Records
========================
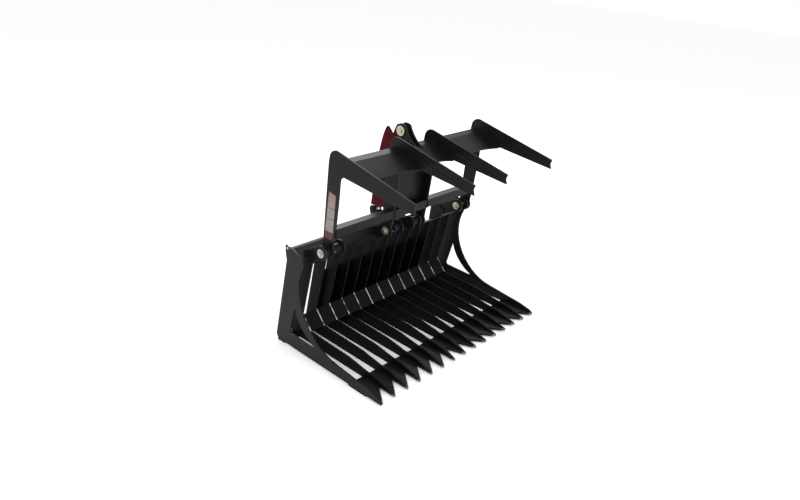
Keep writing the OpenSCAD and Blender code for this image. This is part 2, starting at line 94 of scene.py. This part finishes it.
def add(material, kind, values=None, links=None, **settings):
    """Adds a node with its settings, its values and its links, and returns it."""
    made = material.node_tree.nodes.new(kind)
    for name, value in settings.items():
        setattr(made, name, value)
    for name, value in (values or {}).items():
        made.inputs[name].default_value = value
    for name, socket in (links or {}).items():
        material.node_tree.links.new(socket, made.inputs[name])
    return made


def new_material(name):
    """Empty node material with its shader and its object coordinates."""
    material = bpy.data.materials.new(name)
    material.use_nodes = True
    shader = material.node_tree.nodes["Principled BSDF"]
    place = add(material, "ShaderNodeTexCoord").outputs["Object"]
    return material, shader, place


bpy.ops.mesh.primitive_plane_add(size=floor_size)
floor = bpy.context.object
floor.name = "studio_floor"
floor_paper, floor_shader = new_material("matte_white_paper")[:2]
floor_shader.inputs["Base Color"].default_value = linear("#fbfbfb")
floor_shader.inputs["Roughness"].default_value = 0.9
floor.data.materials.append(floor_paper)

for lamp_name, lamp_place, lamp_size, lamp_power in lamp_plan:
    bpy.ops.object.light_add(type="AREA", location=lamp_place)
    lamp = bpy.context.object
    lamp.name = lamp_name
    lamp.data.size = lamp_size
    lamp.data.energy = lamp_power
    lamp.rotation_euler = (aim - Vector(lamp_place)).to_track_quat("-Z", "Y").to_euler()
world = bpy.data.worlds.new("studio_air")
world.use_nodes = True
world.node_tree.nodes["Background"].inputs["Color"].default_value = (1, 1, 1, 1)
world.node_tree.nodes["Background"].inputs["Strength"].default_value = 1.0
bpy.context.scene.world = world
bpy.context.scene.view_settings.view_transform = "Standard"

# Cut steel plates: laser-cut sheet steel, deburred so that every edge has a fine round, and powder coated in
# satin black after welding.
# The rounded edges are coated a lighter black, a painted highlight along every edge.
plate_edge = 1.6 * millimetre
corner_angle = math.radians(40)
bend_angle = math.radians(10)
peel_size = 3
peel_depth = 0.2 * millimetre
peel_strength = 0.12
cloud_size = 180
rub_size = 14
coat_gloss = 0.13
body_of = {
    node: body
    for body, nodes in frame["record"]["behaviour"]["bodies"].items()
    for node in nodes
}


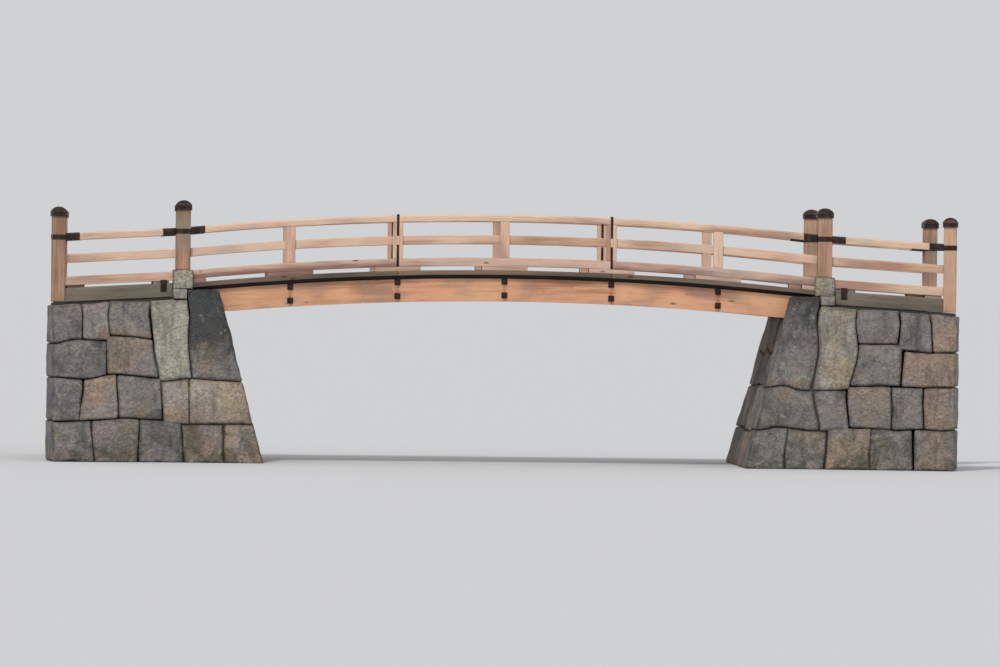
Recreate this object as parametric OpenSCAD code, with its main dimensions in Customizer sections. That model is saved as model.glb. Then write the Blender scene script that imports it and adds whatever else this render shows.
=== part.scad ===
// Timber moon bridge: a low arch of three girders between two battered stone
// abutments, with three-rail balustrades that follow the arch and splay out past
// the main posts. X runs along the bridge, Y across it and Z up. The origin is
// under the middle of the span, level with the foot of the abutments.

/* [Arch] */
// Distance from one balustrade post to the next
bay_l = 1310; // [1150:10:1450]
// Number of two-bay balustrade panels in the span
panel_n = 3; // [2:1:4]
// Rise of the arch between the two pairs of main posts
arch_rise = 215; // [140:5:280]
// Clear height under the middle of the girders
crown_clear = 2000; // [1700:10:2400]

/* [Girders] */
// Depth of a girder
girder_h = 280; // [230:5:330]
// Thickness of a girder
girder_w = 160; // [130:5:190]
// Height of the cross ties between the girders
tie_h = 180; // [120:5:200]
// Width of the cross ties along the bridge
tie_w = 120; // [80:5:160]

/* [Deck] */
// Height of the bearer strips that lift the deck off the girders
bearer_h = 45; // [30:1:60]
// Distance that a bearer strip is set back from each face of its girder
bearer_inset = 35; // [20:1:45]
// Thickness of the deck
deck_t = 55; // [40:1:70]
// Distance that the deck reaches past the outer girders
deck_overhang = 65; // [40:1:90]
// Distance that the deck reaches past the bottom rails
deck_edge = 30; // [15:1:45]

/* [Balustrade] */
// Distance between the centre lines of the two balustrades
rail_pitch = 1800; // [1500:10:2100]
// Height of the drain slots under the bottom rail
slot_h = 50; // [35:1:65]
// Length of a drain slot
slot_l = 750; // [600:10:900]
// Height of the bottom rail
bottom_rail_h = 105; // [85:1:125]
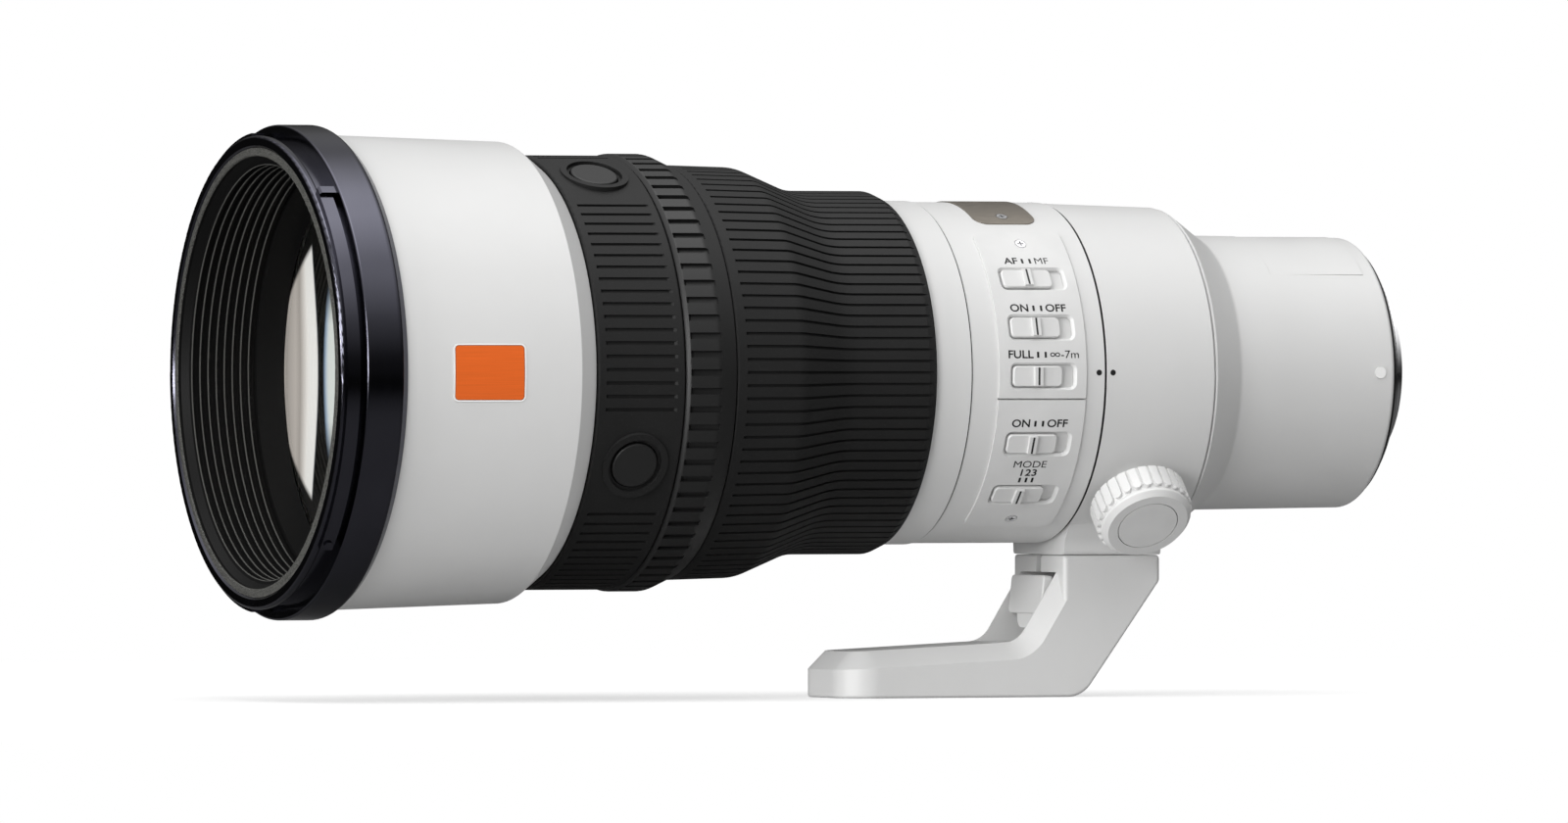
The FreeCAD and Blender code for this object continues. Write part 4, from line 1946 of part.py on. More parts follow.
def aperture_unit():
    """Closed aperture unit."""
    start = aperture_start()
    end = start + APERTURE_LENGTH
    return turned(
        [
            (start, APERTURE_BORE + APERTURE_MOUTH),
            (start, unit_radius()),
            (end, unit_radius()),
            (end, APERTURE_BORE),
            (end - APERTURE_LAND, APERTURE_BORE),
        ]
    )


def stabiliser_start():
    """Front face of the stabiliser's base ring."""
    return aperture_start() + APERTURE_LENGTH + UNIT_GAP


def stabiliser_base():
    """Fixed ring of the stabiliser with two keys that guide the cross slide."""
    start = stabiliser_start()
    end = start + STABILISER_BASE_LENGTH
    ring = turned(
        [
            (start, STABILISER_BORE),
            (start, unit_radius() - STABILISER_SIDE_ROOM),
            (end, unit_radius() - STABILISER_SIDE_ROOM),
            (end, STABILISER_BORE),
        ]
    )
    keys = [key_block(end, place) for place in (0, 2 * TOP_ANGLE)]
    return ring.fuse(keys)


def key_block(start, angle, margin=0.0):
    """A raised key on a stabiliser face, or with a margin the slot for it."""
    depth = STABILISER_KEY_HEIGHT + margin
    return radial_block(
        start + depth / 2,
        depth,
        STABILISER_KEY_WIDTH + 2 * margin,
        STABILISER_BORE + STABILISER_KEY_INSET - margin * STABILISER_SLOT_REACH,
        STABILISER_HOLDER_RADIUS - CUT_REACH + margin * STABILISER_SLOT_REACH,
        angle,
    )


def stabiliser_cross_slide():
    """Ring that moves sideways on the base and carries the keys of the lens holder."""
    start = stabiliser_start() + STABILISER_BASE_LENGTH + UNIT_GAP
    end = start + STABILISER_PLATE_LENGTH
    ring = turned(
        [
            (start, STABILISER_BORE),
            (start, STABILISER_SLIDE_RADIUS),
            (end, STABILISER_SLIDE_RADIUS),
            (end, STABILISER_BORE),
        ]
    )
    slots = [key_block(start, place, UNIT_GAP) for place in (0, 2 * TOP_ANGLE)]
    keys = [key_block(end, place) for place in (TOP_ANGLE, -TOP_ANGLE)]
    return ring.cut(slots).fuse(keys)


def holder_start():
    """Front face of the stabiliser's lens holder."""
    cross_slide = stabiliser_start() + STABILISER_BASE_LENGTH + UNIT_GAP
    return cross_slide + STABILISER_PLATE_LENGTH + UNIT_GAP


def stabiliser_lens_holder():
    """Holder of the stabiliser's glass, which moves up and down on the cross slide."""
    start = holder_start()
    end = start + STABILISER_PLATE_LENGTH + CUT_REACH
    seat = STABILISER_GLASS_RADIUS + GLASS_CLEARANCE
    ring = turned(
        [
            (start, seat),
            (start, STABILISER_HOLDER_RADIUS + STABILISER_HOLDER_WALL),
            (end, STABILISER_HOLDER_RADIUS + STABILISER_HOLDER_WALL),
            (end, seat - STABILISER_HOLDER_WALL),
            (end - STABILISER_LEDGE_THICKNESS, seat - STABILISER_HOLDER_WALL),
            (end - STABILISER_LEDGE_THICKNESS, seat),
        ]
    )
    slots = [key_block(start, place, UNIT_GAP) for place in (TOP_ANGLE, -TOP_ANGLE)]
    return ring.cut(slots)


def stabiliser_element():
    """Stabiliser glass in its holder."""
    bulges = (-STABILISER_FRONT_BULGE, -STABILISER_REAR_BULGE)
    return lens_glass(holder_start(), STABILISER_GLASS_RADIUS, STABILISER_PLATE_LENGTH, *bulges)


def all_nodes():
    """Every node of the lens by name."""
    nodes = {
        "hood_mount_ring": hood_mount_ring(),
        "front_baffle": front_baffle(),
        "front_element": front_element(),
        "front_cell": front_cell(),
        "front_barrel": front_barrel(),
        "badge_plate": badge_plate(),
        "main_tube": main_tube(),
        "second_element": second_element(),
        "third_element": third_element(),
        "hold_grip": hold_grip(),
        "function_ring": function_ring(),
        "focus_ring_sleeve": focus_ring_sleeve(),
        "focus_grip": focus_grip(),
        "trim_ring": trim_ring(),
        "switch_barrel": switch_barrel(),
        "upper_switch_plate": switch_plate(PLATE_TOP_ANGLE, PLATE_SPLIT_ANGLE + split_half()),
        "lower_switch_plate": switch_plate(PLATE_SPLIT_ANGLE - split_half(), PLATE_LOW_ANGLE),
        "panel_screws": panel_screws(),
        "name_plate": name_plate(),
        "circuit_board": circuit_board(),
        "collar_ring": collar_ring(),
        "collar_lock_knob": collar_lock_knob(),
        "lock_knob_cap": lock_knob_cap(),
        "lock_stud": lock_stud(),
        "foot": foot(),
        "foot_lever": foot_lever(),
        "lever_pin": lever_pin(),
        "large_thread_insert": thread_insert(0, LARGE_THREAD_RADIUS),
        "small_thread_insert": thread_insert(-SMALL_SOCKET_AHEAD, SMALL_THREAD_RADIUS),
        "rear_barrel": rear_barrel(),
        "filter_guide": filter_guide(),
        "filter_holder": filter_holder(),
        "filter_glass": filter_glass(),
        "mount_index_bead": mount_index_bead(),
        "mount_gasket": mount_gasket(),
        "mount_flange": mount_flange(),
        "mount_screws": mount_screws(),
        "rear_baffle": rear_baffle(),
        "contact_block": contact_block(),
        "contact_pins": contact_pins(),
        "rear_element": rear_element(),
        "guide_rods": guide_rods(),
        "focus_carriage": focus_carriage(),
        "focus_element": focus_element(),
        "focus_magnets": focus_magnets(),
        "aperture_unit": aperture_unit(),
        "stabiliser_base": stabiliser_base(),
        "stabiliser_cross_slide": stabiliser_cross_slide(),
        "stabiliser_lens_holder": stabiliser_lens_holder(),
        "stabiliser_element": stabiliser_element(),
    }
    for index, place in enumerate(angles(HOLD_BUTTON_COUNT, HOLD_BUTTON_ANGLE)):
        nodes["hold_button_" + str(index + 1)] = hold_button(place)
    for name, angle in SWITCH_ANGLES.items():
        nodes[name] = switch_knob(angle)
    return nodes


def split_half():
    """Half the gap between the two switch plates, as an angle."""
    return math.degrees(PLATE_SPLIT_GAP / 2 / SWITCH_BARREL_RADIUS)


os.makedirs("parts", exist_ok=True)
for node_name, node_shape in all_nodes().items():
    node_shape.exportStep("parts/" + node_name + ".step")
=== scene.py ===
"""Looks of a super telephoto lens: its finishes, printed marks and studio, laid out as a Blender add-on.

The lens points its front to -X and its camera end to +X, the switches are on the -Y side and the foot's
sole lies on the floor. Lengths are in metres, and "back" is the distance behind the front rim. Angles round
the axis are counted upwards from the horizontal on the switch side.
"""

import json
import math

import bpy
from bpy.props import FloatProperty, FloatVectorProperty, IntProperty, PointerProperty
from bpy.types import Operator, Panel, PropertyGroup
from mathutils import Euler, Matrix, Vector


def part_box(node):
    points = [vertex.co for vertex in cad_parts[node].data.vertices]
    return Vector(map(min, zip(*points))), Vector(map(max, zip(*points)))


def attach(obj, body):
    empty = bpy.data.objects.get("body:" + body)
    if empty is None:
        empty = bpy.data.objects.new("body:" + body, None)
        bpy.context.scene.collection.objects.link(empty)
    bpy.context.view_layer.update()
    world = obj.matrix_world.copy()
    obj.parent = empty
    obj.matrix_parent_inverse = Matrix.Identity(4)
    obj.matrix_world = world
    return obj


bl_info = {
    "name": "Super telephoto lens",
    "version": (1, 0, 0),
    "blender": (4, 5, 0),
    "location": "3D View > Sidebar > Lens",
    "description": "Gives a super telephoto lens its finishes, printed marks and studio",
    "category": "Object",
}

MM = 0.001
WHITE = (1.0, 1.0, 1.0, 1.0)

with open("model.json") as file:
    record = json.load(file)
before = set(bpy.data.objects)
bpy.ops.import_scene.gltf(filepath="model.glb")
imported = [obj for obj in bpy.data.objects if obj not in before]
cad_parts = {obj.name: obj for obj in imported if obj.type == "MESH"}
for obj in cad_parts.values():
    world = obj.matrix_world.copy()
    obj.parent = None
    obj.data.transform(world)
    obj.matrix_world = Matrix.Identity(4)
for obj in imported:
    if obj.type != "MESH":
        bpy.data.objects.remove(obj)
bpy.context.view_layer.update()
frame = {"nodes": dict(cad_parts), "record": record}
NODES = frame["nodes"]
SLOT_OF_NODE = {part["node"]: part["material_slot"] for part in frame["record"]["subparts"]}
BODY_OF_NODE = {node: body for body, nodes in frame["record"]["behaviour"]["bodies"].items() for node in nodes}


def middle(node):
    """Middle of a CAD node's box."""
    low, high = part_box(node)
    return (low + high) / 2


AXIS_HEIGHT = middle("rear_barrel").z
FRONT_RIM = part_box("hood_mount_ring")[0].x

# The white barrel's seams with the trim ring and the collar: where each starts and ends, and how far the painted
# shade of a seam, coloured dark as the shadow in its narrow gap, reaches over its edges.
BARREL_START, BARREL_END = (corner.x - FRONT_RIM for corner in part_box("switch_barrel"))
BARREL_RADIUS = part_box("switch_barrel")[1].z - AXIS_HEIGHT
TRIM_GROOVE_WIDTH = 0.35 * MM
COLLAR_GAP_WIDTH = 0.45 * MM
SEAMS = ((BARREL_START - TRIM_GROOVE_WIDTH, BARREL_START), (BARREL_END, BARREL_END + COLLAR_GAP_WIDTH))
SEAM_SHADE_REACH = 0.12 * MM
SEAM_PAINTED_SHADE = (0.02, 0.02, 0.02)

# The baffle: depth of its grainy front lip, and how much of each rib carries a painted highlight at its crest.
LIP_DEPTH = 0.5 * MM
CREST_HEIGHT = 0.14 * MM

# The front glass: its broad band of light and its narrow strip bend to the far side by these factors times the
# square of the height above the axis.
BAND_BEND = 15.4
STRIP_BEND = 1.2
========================
▶ [Goal] From the records above, retype only the lines starting at the line that contains "The FreeCAD and" and ending at the line that contains "return aperture_start() +", both included.

▶ [The output]
The FreeCAD and Blender code for this object continues. Write part 4, from line 1946 of part.py on. More parts follow.
def aperture_unit():
    """Closed aperture unit."""
    start = aperture_start()
    end = start + APERTURE_LENGTH
    return turned(
        [
            (start, APERTURE_BORE + APERTURE_MOUTH),
            (start, unit_radius()),
            (end, unit_radius()),
            (end, APERTURE_BORE),
            (end - APERTURE_LAND, APERTURE_BORE),
        ]
    )


def stabiliser_start():
    """Front face of the stabiliser's base ring."""
    return aperture_start() + APERTURE_LENGTH + UNIT_GAP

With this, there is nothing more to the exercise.